Urasawa and his lawyer declined to comment for this article. But he has appealed a ruling issued by the state last month fining him $55,000 for failing to pay overtime and give breaks to Zamora and three other employees.
Urasawa is not the first high-end chef to face charges from workers. Mario Batali and his partners ultimately reached a $1.5 million settlement last year with a group of employees at several of his restaurants in New York.
The Urasawa case has become something of a battle cry among the overwhelmingly immigrant work force in hundreds of kitchens here. Labor and immigrant advocates say Zamora's experience is typical for thousands of workers in restaurants, regardless of how much customers might be paying to eat there.
The problem is particularly acute in businesses that rely on cash to pay workers, as many restaurants do. A 2009 study by the Labor Center at the University of California, Los Angeles, found that there was an average of $26 million worth of wage violations each week in Los Angeles.
"There are countless examples in which workers are taking home less than they've earned," said Julie Su, the state labor commissioner, who has made cracking down on wage violations a focus of her office. In the case of Urasawa and dozens of other restaurants, investigators wait outside watching workers come and go, comparing what they see to the time records kept on employers' books. "It's a perversion of the concept of minimum wage - it goes from being some kind of floor to instead being some kind of ceiling," Su said.

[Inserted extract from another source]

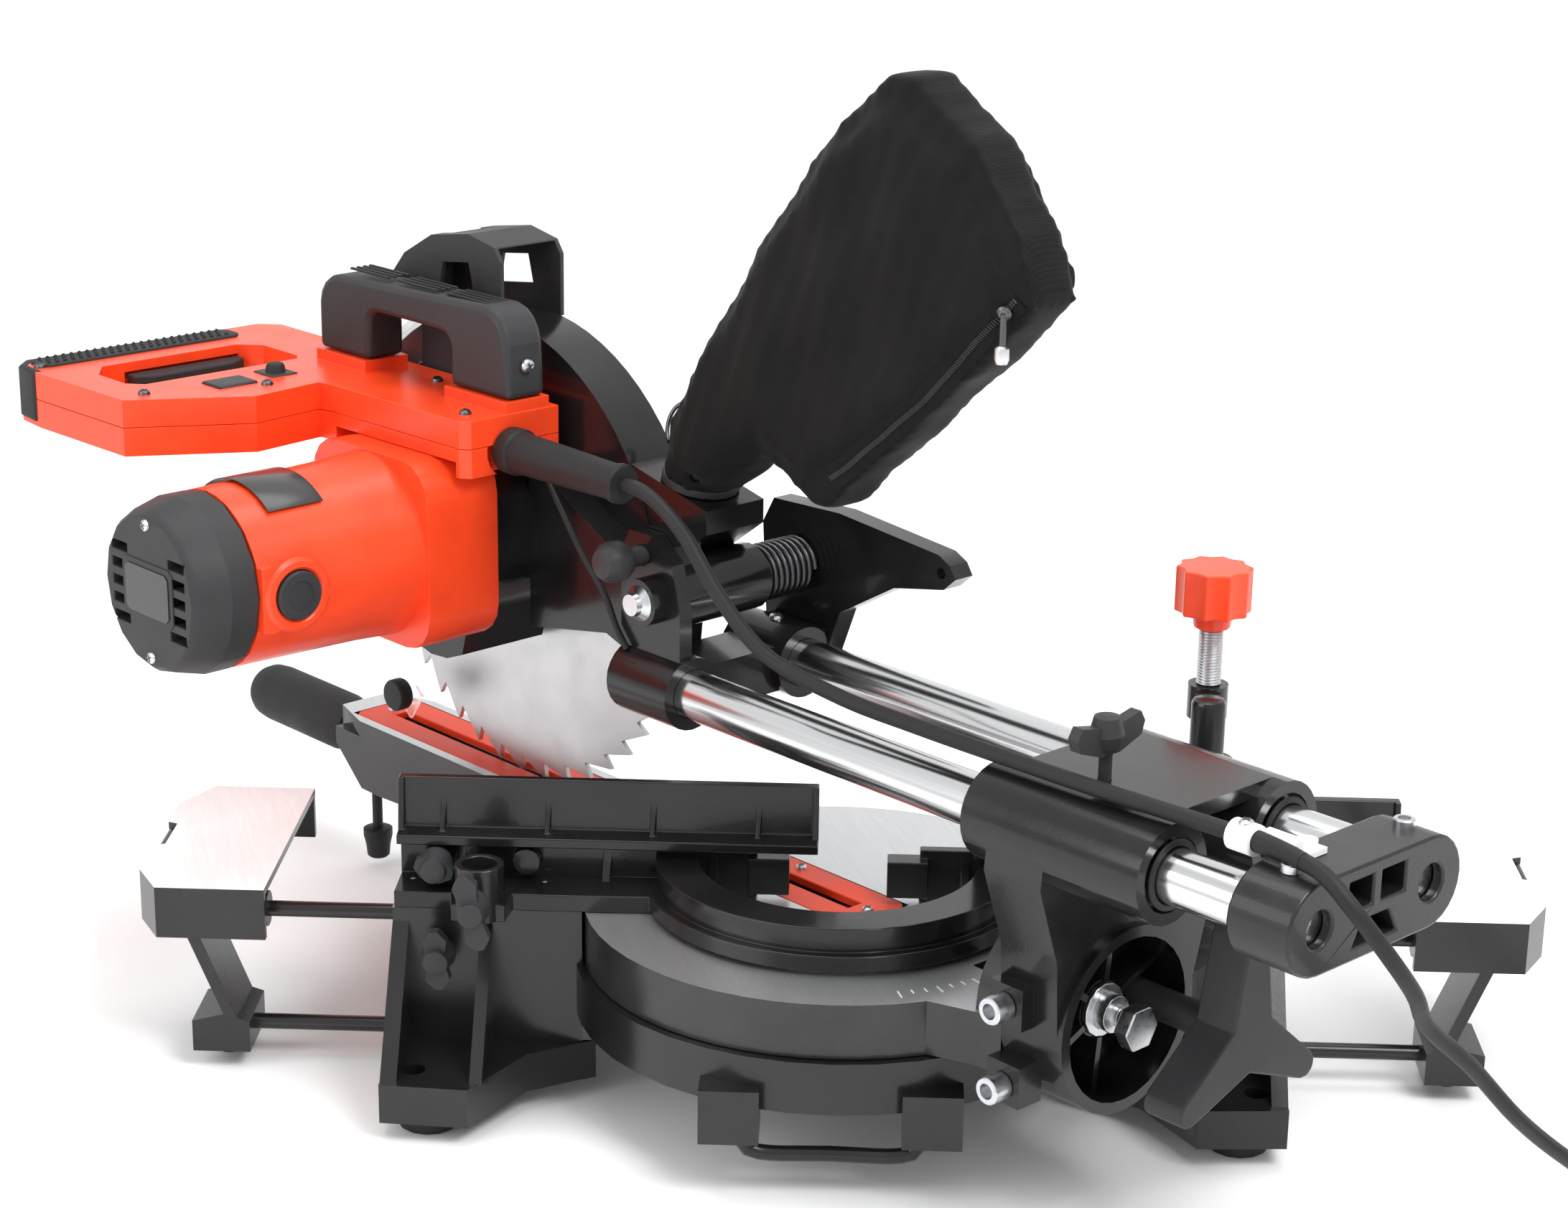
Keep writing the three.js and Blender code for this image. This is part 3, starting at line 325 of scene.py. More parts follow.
def ramp(nodes, links, source, low, high, start=0.3, end=0.7):
    node = nodes.new("ShaderNodeMapRange")
    node.inputs["From Min"].default_value = start
    node.inputs["From Max"].default_value = end
    node.inputs["To Min"].default_value = low
    node.inputs["To Max"].default_value = high
    links.new(source, node.inputs["Value"])
    return node.outputs["Result"]


def blended(nodes, links, source, dark, light, start=0.3, end=0.7):
    node = nodes.new("ShaderNodeValToRGB")
    node.color_ramp.elements[0].position = start
    node.color_ramp.elements[1].position = end
    node.color_ramp.elements[0].color = (*dark, 1)
    node.color_ramp.elements[1].color = (*light, 1)
    links.new(source, node.inputs["Fac"])
    return node.outputs["Color"]


def bump(nodes, links, shader, source, strength, distance):
    node = nodes.new("ShaderNodeBump")
    node.inputs["Strength"].default_value = strength
    node.inputs["Distance"].default_value = distance
    links.new(source, node.inputs["Height"])
    links.new(node.outputs["Normal"], shader.inputs["Normal"])


def tint(colour, factor):
    return tuple(min(c * factor, 1) for c in colour)


def once(build):
    made = {}

    def get():
        if "mat" not in made:
            made["mat"] = build()
        return made["mat"]

    return get


def coated(name, colour, rough, peel=0.12):
    """Gloss coating over a casting: cloudy gloss, orange peel and a little dust."""
    mat, nodes, links, shader = blank(name)
    cloud = grain(nodes, links, 26, 4)
    links.new(blended(nodes, links, cloud.outputs["Fac"], tint(colour, 0.8), tint(colour, 1.5)),
              shader.inputs["Base Color"])
    links.new(ramp(nodes, links, cloud.outputs["Fac"], rough * 0.8, rough * 1.35), shader.inputs["Roughness"])
    skin = grain(nodes, links, 620, 2)
    bump(nodes, links, shader, skin.outputs["Fac"], peel, 0.0003)
    shader.inputs["Coat Weight"].default_value = 0.2
    shader.inputs["Coat Roughness"].default_value = 0.08
    shader.inputs["Specular IOR Level"].default_value = 0.3
    return mat


def moulded(name, colour, rough, pebble=0.25, scale=1500, coat=0.0):
    """Moulded plastic with a fine spark-eroded texture."""
    mat, nodes, links, shader = blank(name)
    cloud = grain(nodes, links, 40, 5)
    links.new(blended(nodes, links, cloud.outputs["Fac"], tint(colour, 0.9), tint(colour, 1.1)),
              shader.inputs["Base Color"])
    links.new(ramp(nodes, links, cloud.outputs["Fac"], rough * 0.88, rough * 1.15), shader.inputs["Roughness"])
    skin = grain(nodes, links, scale, 3)
    bump(nodes, links, shader, skin.outputs["Fac"], pebble, 0.0002)
    shader.inputs["Coat Weight"].default_value = coat
    shader.inputs["Specular IOR Level"].default_value = 0.32
    shader.inputs["Coat Roughness"].default_value = 0.25
    return mat


def metal(name, colour, rough, stretch=None, turn=0.0, scale=700, depth=0.1):
    """Ground or polished metal with fine marks along the cut."""
    mat, nodes, links, shader = blank(name)
    marks = grain(nodes, links, scale, 6, stretch, turn)
    links.new(blended(nodes, links, marks.outputs["Fac"], tint(colour, 0.92), tint(colour, 1.06)),
              shader.inputs["Base Color"])
    links.new(ramp(nodes, links, marks.outputs["Fac"], rough * 0.85, rough * 1.2), shader.inputs["Roughness"])
    bump(nodes, links, shader, marks.outputs["Fac"], depth, 0.0001)
    shader.inputs["Metallic"].default_value = 1.0
    return mat


def machined_top(name, colour, bright, level, rough, metalness=0.85):
    """A coated casting whose faces at level, facing up, are bare machined metal or a white finish."""
    mat, nodes, links, shader = blank(name)
    cloud = grain(nodes, links, 26, 4)
    marks = grain(nodes, links, 500, 5, (1, 14, 1), 0.3)
    geometry = nodes.new("ShaderNodeNewGeometry")
    normal = nodes.new("ShaderNodeSeparateXYZ")
    place = nodes.new("ShaderNodeSeparateXYZ")
    links.new(geometry.outputs["Normal"], normal.inputs["Vector"])
    links.new(geometry.outputs["Position"], place.inputs["Vector"])
    up = ramp(nodes, links, normal.outputs["Z"], 0, 1, 0.90, 0.96)
    high = ramp(nodes, links, place.outputs["Z"], 0, 1, level - 0.0012, level - 0.0006)
    both = nodes.new("ShaderNodeMath")
    both.operation = "MULTIPLY"
    links.new(up, both.inputs[0])
    links.new(high, both.inputs[1])
    dark = blended(nodes, links, cloud.outputs["Fac"], tint(colour, 0.8), tint(colour, 1.4))
    light = blended(nodes, links, marks.outputs["Fac"], tint(bright, 0.95), tint(bright, 1.03))
    mix = nodes.new("ShaderNodeMix")
    mix.data_type = "RGBA"
    links.new(both.outputs[0], mix.inputs["Factor"])
    links.new(dark, mix.inputs["A"])
    links.new(light, mix.inputs["B"])
    links.new(mix.outputs["Result"], shader.inputs["Base Color"])
    links.new(ramp(nodes, links, both.outputs[0], 0.24, rough, 0, 1), shader.inputs["Roughness"])
    links.new(ramp(nodes, links, both.outputs[0], 0.0, metalness, 0, 1), shader.inputs["Metallic"])
    skin = grain(nodes, links, 500, 2)
    bump(nodes, links, shader, skin.outputs["Fac"], 0.1, 0.0003)
    return mat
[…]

Su has investigated hundreds of wage violation cases this year, using individual complaints as starting points for many of the investigations. In countless cases, she said, owners rely on paying the same rate over 12 hours, though such practices violate labor laws created a century ago in part to ensure that employers hire a sufficient number of people, rather than rely on one worker for many hours.
"We see this happen all the time, across all industries, all parts of the city and all kinds of businesses," said Kevin Kish, a lawyer for Bet Tzedek, a nonprofit legal group that has taken on Zamora's case. "The only thing that is remarkable about this case is that people might expect paying so much means that workers are getting paid fairly."
After Zamora was fired, a friend told him to go to the Koreatown Immigrant Workers Alliance, which helps many workers file wage violation complaints. This spring, the organization held a daytime protest in front of Urasawa, which garnered some attention in the local news media.
But by all appearances, there has been no backlash against the restaurant. Jonathan Gold, the influential food critic for The , named it the No. 2 restaurant in the city this year, with no mention of the recent controversy.
Reservations, which often are made weeks in advance, must be secured with a credit card, and diners are advised to cancel 48 hours in advance or face a $100 charge. On a recent Tuesday evening, nearly all of the diners were foreign tourists, including an Australian couple on their honeymoon and a group of friends from Shanghai.
They all seemed more than willing to abide by the rules set forth by Urasawa: no pictures of the food, sushi must be consumed within 10 seconds of being served and no copies of the itemized bill can be taken home. When he served them foie gras as part of a shabu-shabu dish, there was no hint of awareness that the goose liver had been banned in California for more than a year.
Two waitresses silently scurried about, making sure the customers never had to open a door or be without a hot towel or a full glass of their beverage of choice.
Organizers at the Koreatown workers' group said one waitress quit this year after Urasawa urged her to testify against Zamora during a hearing. Zamora said it was common to hear Urasawa yelling at employees of every ethnicity, calling them "baka" - Japanese for stupid.
In 2007, Zamora and two other employees left briefly, frustrated about the conditions. He found a job at another sushi restaurant, but he was working fewer hours with a less dependable schedule. Urasawa called him a few months later, saying he did not want to train another employee.
"So I went back," Zamora said. "It was better for a while."
Within weeks, Zamora said, he was back to 10 hours on his feet. But he stayed, unsure if he could find another job earning roughly $600 a week. Still, he was already frustrated when he complained about being sick last summer. "He told me there were many other Latinos who would be lined up for my job," Zamora said. "I didn't ever consider going back."
Zamora keeps a picture of himself standing in the Urasawa kitchen in a yellow kimono with Japanese sandals. He has his set of knives, too, sheathed in a black case he once took on his hourlong bus commute each day. They look a little worn, the sheen mostly gone. He cannot remember the last time he sharpened them. These days, he uses them only once in a while, to make carne asada.